Start of PROVIDED MATERIAL

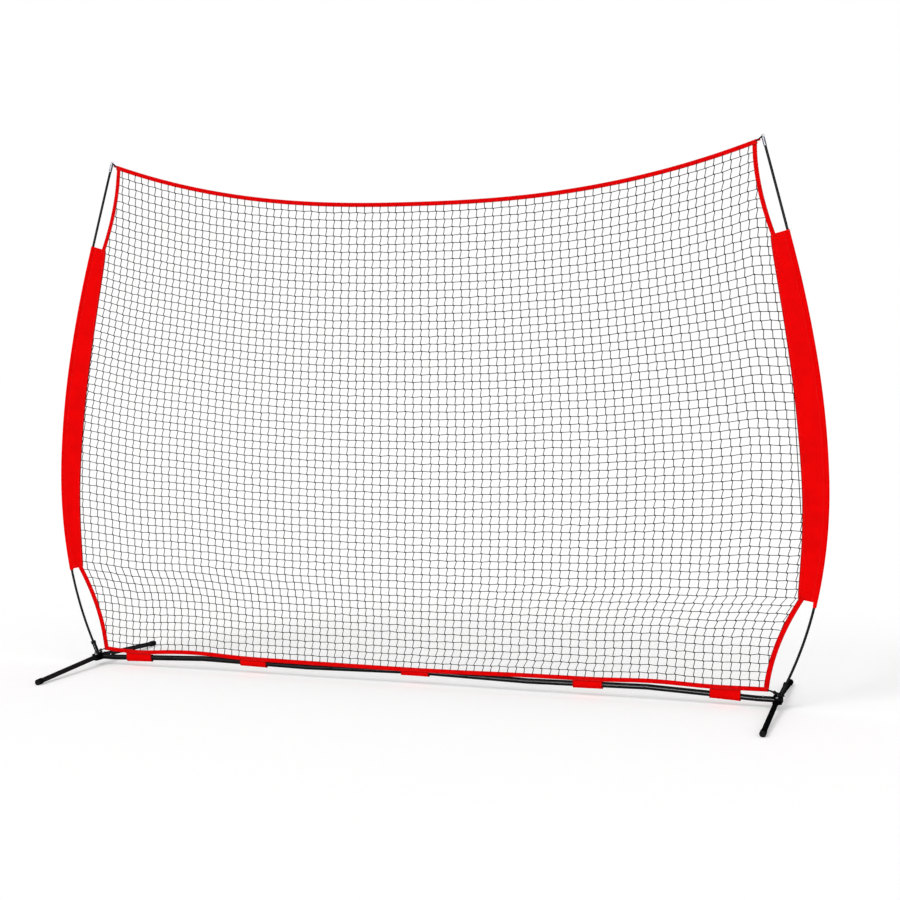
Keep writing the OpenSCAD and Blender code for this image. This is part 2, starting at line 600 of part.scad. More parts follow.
// Loop from a net corner round something at the far end, as points in its own plane:
// X away from the corner, Y across; reach to the far centre and radius of the turn there
function loop_line(reach, turn, root) = concat([[0, root], [reach/2, (root + turn)/2]],
    [for (a = [90 : -22.5 : -90]) [reach + turn*cos(a), turn*sin(a)]],
    [[reach/2, -(root + turn)/2], [0, -root]]);
loop_r = loop_d/2;
// Loops of the top corners, through the eyes of the pole tips
eye_centre = along(pole_end, [[1, 0]], tip_end + eye_r - weld);
top_turn = eye_wire/2 + loop_r + soft_gap;
module corner_loop(from, to, turn, root) {
    d = to - from;
    reach = norm(d);
    pts = [for (q = loop_line(reach, turn, root)) from + q[0]/reach*d + [0, q[1], 0]];
    color("#141414") sweep(pts, [for (q = pts) loop_r], 8);
}
module top_loop() {
    from = [top_x + 1, net_y(top_z), top_z - border_w/3];
    centre = [eye_centre[0], 0, eye_centre[1]];
    to = centre + eye_r*(from - centre)/norm(from - centre);
    corner_loop(from, to, top_turn, loop_r + 0.2);
}
// Loops of the bottom corners, round the pole sockets
bottom_turn = socket_d/2/cos(pole_lean) + loop_r + 2;
module bottom_loop() {
    rise = loop_r + head_h + 2;
    from = [corner_x + 1, net_y(corner_height), corner_height + border_w/3];
    to = [pole_root[0] + rise*tan(pole_lean), 0, hub_top + rise];
    corner_loop(from, to, bottom_turn, loop_r + 0.2);
}

on_side(-1) hub();  // left_hub
hub();  // right_hub
on_side(-1) outer_section();  // left_outer_bar
on_side(-1) section(1);  // left_second_bar
on_side(-1) section(0);  // left_inner_bar
section(0);  // right_inner_bar
section(1);  // right_second_bar
outer_section();  // right_outer_bar
bar_ferrules();
base_cord();
base_cord_plugs();
on_side(-1) bar_button();  // left_bar_button
bar_button();  // right_bar_button
on_side(-1) button_spring();  // left_button_spring
button_spring();  // right_button_spring
leg(-1, true);  // left_front_leg
leg(-1, false);  // left_rear_leg
leg(1, true);  // right_front_leg
leg(1, false);  // right_rear_leg
cap(-1, true);  // left_front_cap
cap(-1, false);  // left_rear_cap
cap(1, true);  // right_front_cap
cap(1, false);  // right_rear_cap
pivot_bolts();
pivot_nuts();
pivot_washers();
both_sides() socket_collar();  // socket_collars
both_sides() pole_foot();  // pole_feet
on_side(-1) pole_rod(1);  // left_pole_rod_1
on_side(-1) pole_rod(2);  // left_pole_rod_2
on_side(-1) pole_rod(3);  // left_pole_rod_3
on_side(-1) pole_rod(4);  // left_pole_rod_4
on_side(-1) pole_rod(5);  // left_pole_rod_5
pole_rod(1);  // right_pole_rod_1
pole_rod(2);  // right_pole_rod_2
pole_rod(3);  // right_pole_rod_3
pole_rod(4);  // right_pole_rod_4
pole_rod(5);  // right_pole_rod_5
on_side(-1) pole_ferrules();  // left_pole_ferrules
pole_ferrules();  // right_pole_ferrules
on_side(-1) pole_cord();  // left_pole_cord
pole_cord();  // right_pole_cord
on_side(-1) pole_tip();  // left_pole_tip
pole_tip();  // right_pole_tip
net_mesh();
top_border();
bottom_border();
on_side(-1) side_border(high_border);  // left_upper_border
on_side(-1) side_border(low_border);  // left_lower_border
side_border(high_border);  // right_upper_border
side_border(low_border);  // right_lower_border
on_side(-1) sleeve();  // left_sleeve
sleeve();  // right_sleeve
base_tabs();
both_sides() top_loop();  // top_loops
both_sides() bottom_loop();  // bottom_loops
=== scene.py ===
"""Looks of a free-standing pitching net: a knotted net with red webbing edges on a bowed-pole frame.

Sizes are in millimetres, as in the part's source, and meshes are made in metres. X runs along the
base bar, Y from front to back, Z up from the floor. The left half mirrors the right, apart from the
net's strands, its bottom edge, the sleeves' tails and the small unevenness of the cloth.
"""

import math

import bpy
import numpy as np
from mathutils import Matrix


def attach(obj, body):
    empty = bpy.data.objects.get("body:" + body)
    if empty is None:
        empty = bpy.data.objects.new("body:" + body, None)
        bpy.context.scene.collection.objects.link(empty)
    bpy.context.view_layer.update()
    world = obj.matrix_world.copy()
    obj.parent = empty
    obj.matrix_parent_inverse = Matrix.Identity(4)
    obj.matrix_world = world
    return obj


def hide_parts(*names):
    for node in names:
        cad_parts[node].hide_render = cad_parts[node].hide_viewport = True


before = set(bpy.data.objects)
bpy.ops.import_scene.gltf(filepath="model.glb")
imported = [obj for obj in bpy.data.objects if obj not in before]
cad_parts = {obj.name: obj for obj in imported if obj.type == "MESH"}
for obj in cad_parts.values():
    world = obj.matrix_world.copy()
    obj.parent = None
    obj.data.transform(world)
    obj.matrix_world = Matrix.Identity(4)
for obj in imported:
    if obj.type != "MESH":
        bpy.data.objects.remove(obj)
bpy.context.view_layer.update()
scene = bpy.context.scene


# ================================================================ camera
def set_camera():
    data = bpy.data.cameras.new("camera")
    data.lens, data.sensor_width, data.clip_end = 63.21, 36, 500
    camera = bpy.data.objects.new("camera", data)
    camera.location = (2.620, -7.618, 1.614)
    camera.rotation_euler = [math.radians(angle) for angle in (87.129, -0.131, 17.740)]
    scene.collection.objects.link(camera)
    scene.camera = camera


set_camera()


# ================================================================ lines of the frame and the net
# These are the solids' own, apart from the bottom edge and the width of the lower side webbing.
HUB_X, HUB_HEIGHT, HUB_TOP = 1834, 45, 60.1
POLE_LEAN, POLE_OFFSET = math.radians(24.3), 10.5
POLE_ROOT = (HUB_X + POLE_OFFSET, HUB_TOP, math.pi / 2 - POLE_LEAN)
FOOT_R, FOOT_FLOOR = 8.45, 3.3
POLE_LIFT = FOOT_R * math.tan(POLE_LEAN) + FOOT_FLOOR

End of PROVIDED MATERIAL

▶ _STATED TASK_
Print only the run of lines that begins with the line containing "net_mesh();" and ends with the line containing "scene = bpy.context.scene", both included, exactly as they read.

▶ _OUTPUT OF THE EXERCISE_
net_mesh();
top_border();
bottom_border();
on_side(-1) side_border(high_border);  // left_upper_border
on_side(-1) side_border(low_border);  // left_lower_border
side_border(high_border);  // right_upper_border
side_border(low_border);  // right_lower_border
on_side(-1) sleeve();  // left_sleeve
sleeve();  // right_sleeve
base_tabs();
both_sides() top_loop();  // top_loops
both_sides() bottom_loop();  // bottom_loops
=== scene.py ===
"""Looks of a free-standing pitching net: a knotted net with red webbing edges on a bowed-pole frame.

Sizes are in millimetres, as in the part's source, and meshes are made in metres. X runs along the
base bar, Y from front to back, Z up from the floor. The left half mirrors the right, apart from the
net's strands, its bottom edge, the sleeves' tails and the small unevenness of the cloth.
"""

import math

import bpy
import numpy as np
from mathutils import Matrix


def attach(obj, body):
    empty = bpy.data.objects.get("body:" + body)
    if empty is None:
        empty = bpy.data.objects.new("body:" + body, None)
        bpy.context.scene.collection.objects.link(empty)
    bpy.context.view_layer.update()
    world = obj.matrix_world.copy()
    obj.parent = empty
    obj.matrix_parent_inverse = Matrix.Identity(4)
    obj.matrix_world = world
    return obj


def hide_parts(*names):
    for node in names:
        cad_parts[node].hide_render = cad_parts[node].hide_viewport = True


before = set(bpy.data.objects)
bpy.ops.import_scene.gltf(filepath="model.glb")
imported = [obj for obj in bpy.data.objects if obj not in before]
cad_parts = {obj.name: obj for obj in imported if obj.type == "MESH"}
for obj in cad_parts.values():
    world = obj.matrix_world.copy()
    obj.parent = None
    obj.data.transform(world)
    obj.matrix_world = Matrix.Identity(4)
for obj in imported:
    if obj.type != "MESH":
        bpy.data.objects.remove(obj)
bpy.context.view_layer.update()
scene = bpy.context.scene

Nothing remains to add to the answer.